Uma coisa deve ser salientada: RM não deixa os créditos informáticos por mãos alheias. Por isso, é notório o investimento em parafernália mediática, por enquanto contido, porque estas coisas custam dinheiro, mas que dá sinais de vir a ser uma grande aposta tendo em atenção o cuidado colocado no site do novo partido. Contudo, o que tem de verdadeiramente mediático é o recurso sistemático a chavões e jargões em que o programa é pródigo. Neste sentido, não desmente este a linha de alguns dos membros da equipa, pródigos eles próprios na enunciação de vacuidades com a acentuação de luminosas considerações. Não admira que uma tal lâmpada atraia tais insectos.

Neste contexto, temos desde a famigerada “mesa para todos”, conceito axial de uma qualquer mundividência que possa ser identificada no arrazoado do programa do MEP, até ao “ser melhor – um objectivo para Portugal”. Dentro destes conceitos maiores podemos encontrar noções mais filosóficas como a de vivermos num “tempo plural e fragmentado” ou a de valores humanistas. Assim de repente, a única instituição que insiste em apregoar valores humanistas é a igreja. Some-se aos valores uma política de esperança e temos uma homilia do cardeal patriarca.

Há portanto neste novo partido a noção de transversalidade política que se subentende na mensagem católica. Note-se, porém, que isto é na mensagem e não na prática. Por conseguinte, alvitro que o MEP e o seu humanismo rapidamente mostrarão a sua face prática. Embora congregue este indivíduos com ligações diversas à igreja católica – uns estreitamente a ela ligados, de coração e carreira, outros sem notória propensão para a sacristia – a maioria fala este linguajar empastado. Por exemplo, a mesa para todos…esta é fácil: embora se arranje lugar para todos uns comem tudo e não deixam nada enquanto outros hão-de ficar a ver a banda a passar. Depois destas referências foleiras, devemos questionar o conceito: mesa para todos? E porque nao comida para todos? Muito communard, nao? Muito…canalha revolucionária. Mas eis que soam as trompetas celestes!
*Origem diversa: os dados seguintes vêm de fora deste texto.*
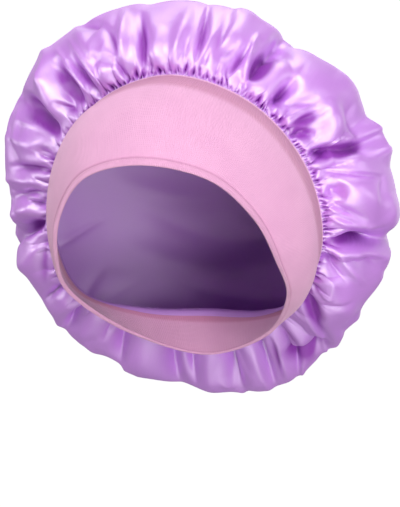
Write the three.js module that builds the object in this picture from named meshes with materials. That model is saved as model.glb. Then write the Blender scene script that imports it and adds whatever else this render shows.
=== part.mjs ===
// Sleep bonnet: a wide knit band and a full satin crown gathered on to its rear edge, in worn form.
// Millimetres, +Z up. The face opening looks towards -Y. The origin is the middle of the hollow that
// the bonnet closes round. Angles start at the top front and rise towards +X.

import * as THREE from "three";

// Driving dimensions, and the steps and shares that the folds are drawn with
const BAND_WALL = 2.4;
const CROWN_WALL = 1.2;
const SEAM_GAP = 0.8;
const SEAM_INSET = BAND_WALL / 4;
const BAND_STATIONS = 54;
const CROWN_STATIONS = 108;
const CROWN_ROWS = 16;
const ROW_CROWDING = 1.2;
const FOLD_GROWN = 0.3;
const FOLD_FADES = 0.55;
const NORMAL_TURN = 0.5;
const NORMAL_STEP = 0.002;

// The gathered loop lies in a plane that leans back, and the crown grows from it along TILT.
const TILT = THREE.MathUtils.degToRad(20);
const LEAN = THREE.MathUtils.degToRad(-12);
const RIM = 0.4;
const AXIS = new THREE.Vector3(0, Math.cos(TILT), Math.sin(TILT));
const LOOP_MIDDLE = new THREE.Vector3(0, 20, 30);
const POLE = new THREE.Vector3(0, 132, 24);

// Outer faces of the two loops at each angle round the bonnet: the brow edge and the gathered seam.
// bulge is how far the band stands off the straight line between them, rise how far the crown
// stands out from the seam and run how far back its fullest ring lies.
const SECTION_COLUMNS = {
  browX: 1, browY: 2, browZ: 3, seamX: 4, seamY: 5, seamZ: 6, bulge: 7, rise: 8, run: 9,
};
const SECTIONS = [
  // angle, brow x, y, z, seam x, y, z, bulge, rise, run
  [0, 0, -87, 64, 0, -20, 114, 11, 25, 52],
  [30, 38, -77, 55, 47, -13, 98, 10, 24, 52],
  [60, 60, -57, 31.5, 78, 0, 61, 8, 32, 50],
  [90, 69, -35, 4.5, 87, 12, 15, 5, 39, 46],
  [120, 69, -2, -21, 69, 32, -24, 3, 42, 40],
  [150, 45, 47, -50, 40, 66, -39, 2, 61, 32],
  [180, 0, 70, -66, 0, 84, -41, 2, 72, 28],
  [210, -45, 47, -50, -41, 66, -39, 2, 62, 30],
  [240, -69, -2, -21, -73, 31, -24, 2, 44, 38],
  [270, -68, -35, 4.5, -84.5, 12, 14, 2.5, 34, 46],
  [300, -59, -57, 32, -75, -1, 61, 5.5, 45, 50],
  [330, -37, -77, 56, -46, -14, 98, 9, 39, 52],
];

// Shape of the band from the brow edge to the seam: share of the way and share of the bulge.
const BAND_PROFILE = [
  // along, height
  [0, 0],
  [0.1, 0.38],
  [0.27, 0.8],
  [0.48, 1],
  [0.66, 0.97],
  [0.78, 0.82],
  [0.9, 0.42],
  [1, 0],
];

// Main folds of the crown. angle is where a fold leaves the seam, drift how far it swings round on
// its way to the pole, width its half width, all in degrees. depth is in millimetres, out of the
// crown where it is above zero. start and end are shares of the way from the seam to the pole.
const FOLD_COLUMNS = { angle: 0, drift: 1, width: 2, depth: 3, start: 4, end: 5 };
const FOLDS = [
  // angle, drift, width, depth, start, end
  [20.5, 2, 3, -6, 0.02, 0.36],
  [27, 0, 3, -7, 0.05, 0.45],
  [35, 0, 4, 3, 0.08, 0.6],
  [38, 0, 3, -5, 0.03, 0.28],
  [44, 12, 3, -5, 0.03, 0.3],
  [47, 0, 6, 5, 0.2, 0.8],
  [59, 5, 4, -7, 0.04, 0.55],
  [65, 4, 3, 5, 0.06, 0.7],
  [79, 0, 5, 4, 0.05, 0.7],
  [89.5, 2, 3, -9, 0.01, 0.5],
  [94, 8, 4, 4, 0.05, 0.6],
  [115, 0, 5, 3, 0.1, 0.7],
  [121, 18, 3, -5, 0.02, 0.4],
  [135, 4, 4, -6, 0.15, 0.5],
  [149, 10, 3, 4, 0.1, 0.6],
  [158, 4, 3, -5, 0.08, 0.5],
  [167, 2, 4, 4, 0.1, 0.7],
  [176, 0, 3, -5, 0.03, 0.5],
  [186, 0, 4, 4, 0.06, 0.6],
  [195, -2, 3, -6, 0.03, 0.5],
  [205, 0, 5, 4, 0.08, 0.7],
  [216, -3, 3, -5, 0.03, 0.5],
  [226, 0, 4, 4, 0.06, 0.6],
  [236, -3, 3, -5, 0.03, 0.5],
  [258, 3, 4, 5, 0.1, 0.6],
  [272, -8, 3, -7, 0.05, 0.55],
  [281, 0, 4, 5, 0.08, 0.6],
  [287, -2, 3, -4, 0.03, 0.35],
  [294.5, -2, 3, -6, 0.02, 0.38],
  [302, 0, 3, 5, 0.08, 0.6],
  [310, -2, 4, -10, 0.03, 0.42],
  [316, -2, 3, 5, 0.03, 0.6],
  [324.5, -2, 3.5, -8, 0.04, 0.38],
  [331.5, 0, 3, -5, 0.03, 0.3],
  [337, 0, 3, 3, 0.1, 0.6],
  [347, 1, 3, 4, 0.04, 0.6],
  [352.5, 0, 3, -6, 0.02, 0.45],
  [358.5, 0, 4, 3, 0.05, 0.6],
];

// Reads a column of a table of even angle steps as one smooth loop.
function around(column, angle) {
  const count = SECTIONS.length;
  const place = (THREE.MathUtils.euclideanModulo(angle, 360) / 360) * count;
  const row = Math.floor(place);
  const share = place - row;
  const [before, start, end, after] = [-1, 0, 1, 2].map(
    (step) => SECTIONS[(row + step + count) % count][column],
  );
  const bend = 2 * before - 5 * start + 4 * end - after + share * (3 * (start - end) + after - before);
  return start + 0.5 * share * (end - before + share * bend);
}

function loopPoint(columnX, angle) {
  return new THREE.Vector3(...[0, 1, 2].map((step) => around(columnX + step, angle)));
}

// Direction square to the crown's axis, outwards at this angle.
function outward(angle) {
  const reach = loopPoint(SECTION_COLUMNS.seamX, angle).sub(LOOP_MIDDLE);
  return reach.addScaledVector(AXIS, -reach.dot(AXIS)).normalize();
}

// A point of the band: along is the share of the way from brow edge to seam, inset its depth in.
function bandPoint(angle, along, height, inset) {
  const brow = loopPoint(SECTION_COLUMNS.browX, angle);
  const seam = loopPoint(SECTION_COLUMNS.seamX, angle);
  const across = seam.clone().sub(brow).normalize();
  const out = outward(angle);
  out.addScaledVector(across, -out.dot(across)).normalize();
  const lift = around(SECTION_COLUMNS.bulge, angle) * height - inset;
  return brow.lerp(seam, along).addScaledVector(out, lift);
}

// How far the folds push the crown out at this place.
function foldLift(angle, along) {
  let lift = 0;
  for (const row of FOLDS) {
    const start = row[FOLD_COLUMNS.start];
    const end = row[FOLD_COLUMNS.end];
    const grown = THREE.MathUtils.lerp(start, end, FOLD_GROWN);
    const fades = THREE.MathUtils.lerp(start, end, FOLD_FADES);
    const middle = row[FOLD_COLUMNS.angle] + (row[FOLD_COLUMNS.drift] * along) / RIM;
    const away = THREE.MathUtils.euclideanModulo(angle - middle + 180, 360) - 180;
    const share = away / row[FOLD_COLUMNS.width];
    const rising = THREE.MathUtils.smoothstep(along, start, grown);
    const falling = 1 - THREE.MathUtils.smoothstep(along, fades, end);
    lift += row[FOLD_COLUMNS.depth] * Math.exp(-share * share) * rising * falling;
  }
  return lift;
}

// The smooth crown: a quarter turn out from the seam to the fullest ring, then a dome to the pole.
function smoothCrown(angle, along) {
  const seam = bandPoint(angle, 1, 0, SEAM_INSET).addScaledVector(AXIS, SEAM_GAP);
  const out = outward(angle);
  const rise = around(SECTION_COLUMNS.rise, angle);
  const run = around(SECTION_COLUMNS.run, angle);
  if (along < RIM) {
    const turn = LEAN + (Math.PI / 2 - LEAN) * (along / RIM);
    const outShare = (Math.sin(turn) - Math.sin(LEAN)) / (1 - Math.sin(LEAN));
    const backShare = (Math.cos(LEAN) - Math.cos(turn)) / Math.cos(LEAN);
    return seam.addScaledVector(out, rise * outShare).addScaledVector(AXIS, run * backShare);
  }
  const ring = seam.addScaledVector(out, rise).addScaledVector(AXIS, run).sub(POLE);
  const depth = ring.dot(AXIS);
  const turn = (Math.PI / 2) * ((along - RIM) / (1 - RIM));
  const flat = ring.addScaledVector(AXIS, -depth).multiplyScalar(Math.cos(turn));
  return flat.addScaledVector(AXIS, depth * (1 - Math.sin(turn))).add(POLE);
}

// Outward normal of a surface given as a function of angle and share of the way.
function surfaceNormal(surface, angle, along) {
  const low = Math.max(along - NORMAL_STEP, 0);
  const high = Math.min(along + NORMAL_STEP, 1 - NORMAL_STEP);
  const round = surface(angle + NORMAL_TURN, along).sub(surface(angle - NORMAL_TURN, along));
  const back = surface(angle, high).sub(surface(angle, low));
  return round.cross(back).normalize();
}

function crownPoint(angle, along) {
  const point = smoothCrown(angle, along);
  return point.addScaledVector(surfaceNormal(smoothCrown, angle, along), foldLift(angle, along));
}

// One closed body from a loop of points at every station.
function ringBody(stations, loopAt) {
  const points = [];
  const faces = [];
  let size = 0;
  for (let station = 0; station < stations; station += 1) {
    const loop = loopAt((360 * station) / stations);
    size = loop.length;
    points.push(...loop);
  }
  for (let station = 0; station < stations; station += 1) {
    const here = station * size;
    const next = ((station + 1) % stations) * size;
    for (let corner = 0; corner < size; corner += 1) {
      const beside = (corner + 1) % size;
      faces.push(here + corner, next + corner, next + beside);
      faces.push(here + corner, next + beside, here + beside);
    }
  }
  return { points, faces };
}

function toMesh(name, { points, faces }, material) {
  const geometry = new THREE.BufferGeometry().setFromPoints(points);
  geometry.setIndex(faces);
  geometry.computeVertexNormals();
  const mesh = new THREE.Mesh(geometry, material);
  mesh.name = name;
  return mesh;
}

// The band is a ring of stations, each a closed section with an outer and an inner face.
function makeBand() {
  const knit = new THREE.MeshStandardMaterial({ color: 0xf3bfe2, roughness: 0.92, metalness: 0 });
  const body = ringBody(BAND_STATIONS, (angle) => {
    const outer = BAND_PROFILE.map(([along, height]) => bandPoint(angle, along, height, 0));
    const inner = BAND_PROFILE.map(([along, height]) => bandPoint(angle, along, height, BAND_WALL));
    return [...outer, ...inner.reverse()];
  });
  return toMesh("band", body, knit);
}

// The crown is an outer and an inner skin that meet in a narrow edge at the seam. Each station runs
// from the inner pole down to the seam and back up the outside, and the two poles close the skins.
function makeCrown() {
  const satin = new THREE.MeshStandardMaterial({ color: 0xc9a0ea, roughness: 0.35, metalness: 0 });
  const shares = Array.from({ length: CROWN_ROWS }, (_, row) => (row / CROWN_ROWS) ** ROW_CROWDING);
  const size = 2 * CROWN_ROWS;
  const points = [];
  const faces = [];
  for (let station = 0; station < CROWN_STATIONS; station += 1) {
    const angle = (360 * station) / CROWN_STATIONS;
    const outer = shares.map((share) => crownPoint(angle, share));
    const inner = shares.map((share, row) => {
      const normal = surfaceNormal(crownPoint, angle, share);
      return outer[row].clone().addScaledVector(normal, -CROWN_WALL);
    });
    points.push(...inner.reverse(), ...outer);
  }
  const innerPole = points.push(POLE.clone().addScaledVector(AXIS, -CROWN_WALL)) - 1;
  const outerPole = points.push(POLE.clone()) - 1;
  for (let station = 0; station < CROWN_STATIONS; station += 1) {
    const here = station * size;
    const next = ((station + 1) % CROWN_STATIONS) * size;
    for (let corner = 0; corner < size - 1; corner += 1) {
      faces.push(here + corner, next + corner + 1, here + corner + 1);
      faces.push(here + corner, next + corner, next + corner + 1);
    }
    faces.push(innerPole, next, here);
    faces.push(outerPole, here + size - 1, next + size - 1);
  }
  return toMesh("crown", { points, faces }, satin);
}

const bonnet = new THREE.Group();
bonnet.add(makeBand(), makeCrown());

export default bonnet;
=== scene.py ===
# Sleep bonnet in worn form: a ribbed knit band with a rolled brow hem, and a gathered satin crown.
# Lengths in the tables are millimetres and angles are degrees round the bonnet, from the top front
# towards +X. The face opening looks towards -Y. Meshes are turned to metres when they are made.
import math

import bpy
import numpy as np
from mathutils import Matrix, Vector


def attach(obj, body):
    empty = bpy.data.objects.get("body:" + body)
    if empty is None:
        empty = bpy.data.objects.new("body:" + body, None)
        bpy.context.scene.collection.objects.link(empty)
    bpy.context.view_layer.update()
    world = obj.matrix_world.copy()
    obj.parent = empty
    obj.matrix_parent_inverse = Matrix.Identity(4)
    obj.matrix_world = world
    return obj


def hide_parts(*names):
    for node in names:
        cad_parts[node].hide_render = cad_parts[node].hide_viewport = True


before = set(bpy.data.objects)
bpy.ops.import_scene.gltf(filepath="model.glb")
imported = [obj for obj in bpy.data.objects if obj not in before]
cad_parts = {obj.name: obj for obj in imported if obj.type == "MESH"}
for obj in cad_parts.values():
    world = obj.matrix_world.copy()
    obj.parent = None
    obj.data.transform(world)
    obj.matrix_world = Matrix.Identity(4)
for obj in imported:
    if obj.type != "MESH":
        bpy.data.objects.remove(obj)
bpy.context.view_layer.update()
MM = 0.001

# Camera: its direction from the origin, its distance and its aim beside the origin in metres, and
# its lens and sensor in millimetres
AZIMUTH = math.radians(14)
ELEVATION = math.radians(5)
DISTANCE = 1.3
AIM_RIGHT = 0.0131
AIM_UP = 0.0052
LENS = 151.3
SENSOR = 36

# The photo's pixels: where the origin lies in it, and how many pixels a length equal to its own
# distance from the camera takes up
PICTURE_X = 178.5
PICTURE_Y = 262.0
FOCAL_PIXELS = 2131.0

# Stage, in millimetres: a flat floor that bends up into a round wall
FLOOR_Z = -1700.0
FLOOR_RING = 1500.0
STAGE_RADIUS = 6000.0
STAGE_HEIGHT = 7000.0
STAGE_BEND = 2000.0
STAGE_SIDES = 72
BEND_STEP = 10
STAGE_WHITE = 0.9
STAGE_ROUGH = 0.9
STAGE_GLOW = 0.75

# Lamps, in metres and watts. They all point at LAMP_AIM. WORLD_LIGHT comes evenly from all round.
WORLD_LIGHT = 0.27
LAMP_AIM = (0, 0.05, 0.03)
LAMP_COLUMNS = ("name", "place", "size", "power")
LAMPS = [
    ("key", (0.1, -1.3, 1.15), 1.0, 19),
    ("front", (1.1, -1.4, 0.1), 0.8, 11),
    ("low", (0.8, -1.1, -0.7), 0.8, 8),
    ("floor", (0.2, -0.4, -1.4), 1.2, 3),
    ("side", (-1.4, -0.9, 0.3), 0.7, 8),
    ("top", (0.1, 0.6, 1.5), 1.0, 9),
    ("right", (1.6, 0.1, 0.3), 0.6, 3),
    ("left", (-1.6, 0.1, 0.2), 0.6, 2.5),
    ("back left", (0.5, 1.8, 0.2), 1.4, 6),
    ("back right", (-0.5, 1.7, 0.6), 1.4, 6),
]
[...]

E eu vos destino o reino, como meu Pai mo destinou, para que comais e bebais à minha mesa no meu reino, e vos assenteis sobre tronos, julgando as doze tribos de Israel” (Lucas 22:29-30)

 

Então lhe disse Davi: Não temas, porque de certo usarei contigo de benevolência por amor de Jônatas, teu pai, e te restituirei todas as terras de Saul, teu pai; e tu sempre comerás à minha mesa. (2Sm 9:7)

 

Percebem de onde vem a “mesa para todos”? Claro que percebem!, nem eu me arrogava a dar-vos lições quando o cheiro do turíbulo entra de forma tão evidente pelas narinas mais apuradas. E não se trata de anticlericalismo – poupem-me ao menos a essa. Sucede que quem lê a Bíblia tropeça com a metáfora da mesa em cada epístula, a cada evangelho e até no momento de maior sufoco – o apocalipse – lá aparece uma mesa pronta a servir ou a ser negada. As conotações da “mesa para todos” nem são difíceis de rastrear.

 

Porém, pergunta-se: tem este projecto um projecto? Desde logo, a resposta só pode ser negativa. Qualquer coisa entre uma doutrina social católica recauchutada com as manigâncias do marqueting e as expressões exdrúxulas da publicidade. O reino do vazio, o que nos prometem, portanto. Ou não fossem parte da entourage uns tantos especialistas no verbo tão fácil quanto ignorante e tão enfático quanto vazio. Bazófia e água benta – era só o que nos faltava!

 

adenda : para se ver a diferença entre banha da cobra e política, deixo aqui isto. Não sei porquê, mas sempre gostei dele…

 

 

 

3 pensamentos sobre “MEP

  1. Eu li o tal programa dos ditos e curiosamente (ou talvez não) pauta mais pelas ausências que pelas presenças. Tudo o que têm sido questões com forte carga ideológica moderna (entenda-se: pós-iluminismo) que têm sido discutidas em Portugal são abordadas de uma forma indirecta ou simplesmente ignoradas. Suponho que para ao mesmo tempo não definir qualquer posição que pudesse alienar os mais ligados à Igreja e não dar uma impressão de fantoche católico a quem não quer partilhar a sua mesa com a instituição.